» **Your instructions**: Pick out the lines below that contain the string "part" and copy them all.

» **Supplied data**:
****************

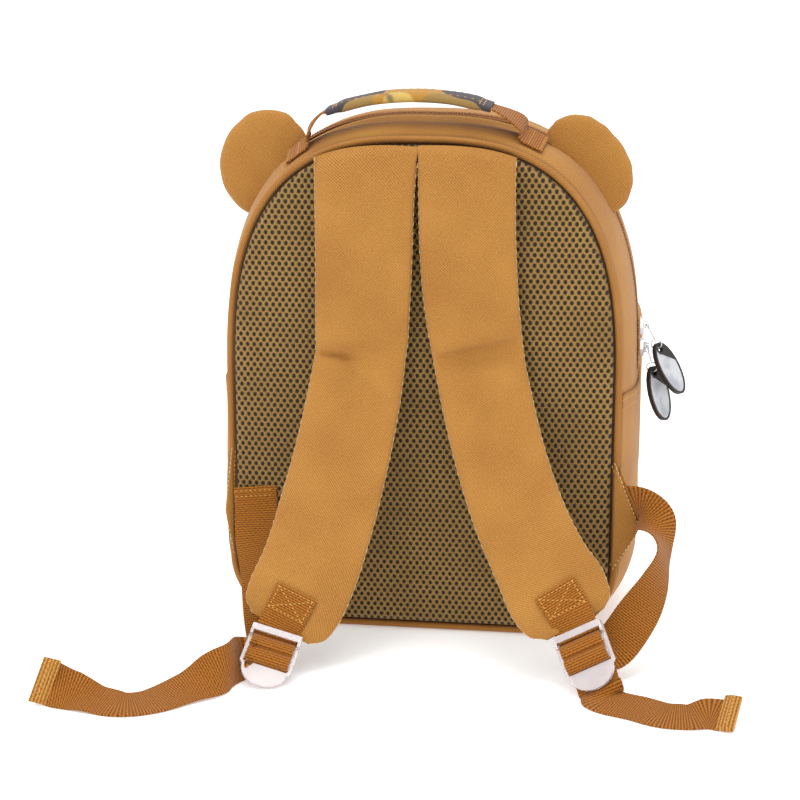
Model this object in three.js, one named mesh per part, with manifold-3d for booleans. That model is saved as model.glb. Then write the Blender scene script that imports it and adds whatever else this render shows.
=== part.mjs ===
// A child's backpack with two round ears, standing on its base with its shoulder straps towards -Y.
// X runs across the back, Y from the back panel to the front pocket, Z up. Millimetres.
// The origin is the middle of the flat base.
import * as THREE from "three";
import { mergeVertices } from "three/addons/utils/BufferGeometryUtils.js";
import Module from "manifold-3d";

const wasm = await Module();
wasm.setup();

// Cloth and clearances
const seamGap = 0.3; // between two pieces that are sewn or seated together
const clothWall = 2.0; // body cloth with its foam
const webWidth = 25;
const webThick = 1.2;
const floorGap = 0.2; // of a loose webbing above the floor

// Body
const panelWidth = 223; // back panel at its seam
const panelHigh = 291; // top of the back panel
const panelLow = 4.2; // lower seam of the back panel
const panelSpring = 150; // height where the vertical sides start to arch
const panelPower = 2.75; // squareness of the arch
const panelCorner = 38; // lower corner radius
const panelThick = 7;
const panelCrown = 2.6;
const bodyDepth = 100;
const gussetBulge = 10.5; // how far the gusset stands out past the panel seam
const baseShare = 0.45; // the bulge's share at the base, where the floor flattens it
const frontCrown = 1;
const pipingRadius = 1.9;

// Main zip and its two sliders
const zipWidth = 9;
const zipThick = 1.2;
const coilWidth = 3.6;
const coilHeight = 1.1;
const zipPlace = 0.5; // share of the depth, from the back
const sidePocketTop = 147;
const zipEndAbove = 5; // from the side pocket's hem to the end of the zip
const sliderLength = 10;
const sliderWidth = 6.4;
const sliderThick = 2.4;
const sliderPitch = 12.5;
const lowerSliderAbove = 18; // from the side pocket's hem
const bridgeLength = 7;
const bridgeHeight = 3.2;
const bridgeWidth = 1.6;
const bailLength = 12;
const bailWidth = 7;
const bailWire = 1.2;
const ringRadius = 3;
const ringWire = 0.9;
const discLength = 34;
const discWidth = 18;
const discThick = 2.6;
const discHole = 2.2;
const discRim = 1.8; // from the disc's end to its hole
const discTurn = 32; // degrees about the disc's own length
const upperLean = 26; // degrees away from the gusset
const lowerLean = 15;

// Pockets
const sidePocketLow = 16;
const sidePocketWall = 1.4;
const sidePocketHem = 8;
const hemExtra = 0.7;
const pocketWidth = 236;
const pocketHigh = 187;
const pocketLow = 16;
const pocketDepth = 38;
const pocketCorner = 62;
const pocketPower = 5.5;
const pocketArch = 40; // height of the rounded top corners
const pocketBulge = 5;
const pocketCrown = 4;
const pocketZipLength = 190;
const pocketZipPlace = 0.45; // share of the pocket's depth
const pocketPullLength = 22;

// Ears
const earRadius = 31.5;
const earThick = 8;
const earEdge = 2.6;
const earAcross = 91.5;
const earShift = -4.5; // both ears lean towards -X
const earUp = 271;
const earPlace = 0.41; // share of the depth, from the back

// Handle
const handleSpan = 104;
const handleShift = -5;
const handleRise = 312.6;
const handleDrop = 7.5;
const gripWidth = 26;
const gripThick = 5.4;
const handlePlace = 0.235;
const handleFoot = 16; // length of webbing sewn to the gusset

// Shoulder straps
const strapWidth = 54;
const strapThick = 8.4;

// Buckles
const buckleWidth = 29.6;
const buckleLength = 36;
const bucklePlate = 2.4;
const railWidth = 1.8;
const lipLength = 3.9;
const lipThick = 1.1;
const loopBar = 3.4; // the tab turns round it
const slotLength = 3.3;
const ridgeBar = 15;
const ridgeHigh = 1.3;
const tabLength = 23;
const tabBend = 0.7; // radius of its turn round the loop bar
const buckleDrop = 4; // from the strap's end to the buckle's upper edge
const buckleStand = 1.0; // of the buckle's plane in front of the strap's middle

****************

» **Worked answer**:
Model this object in three.js, one named mesh per part, with manifold-3d for booleans. That model is saved as model.glb. Then write the Blender scene script that imports it and adds whatever else this render shows.
=== part.mjs ===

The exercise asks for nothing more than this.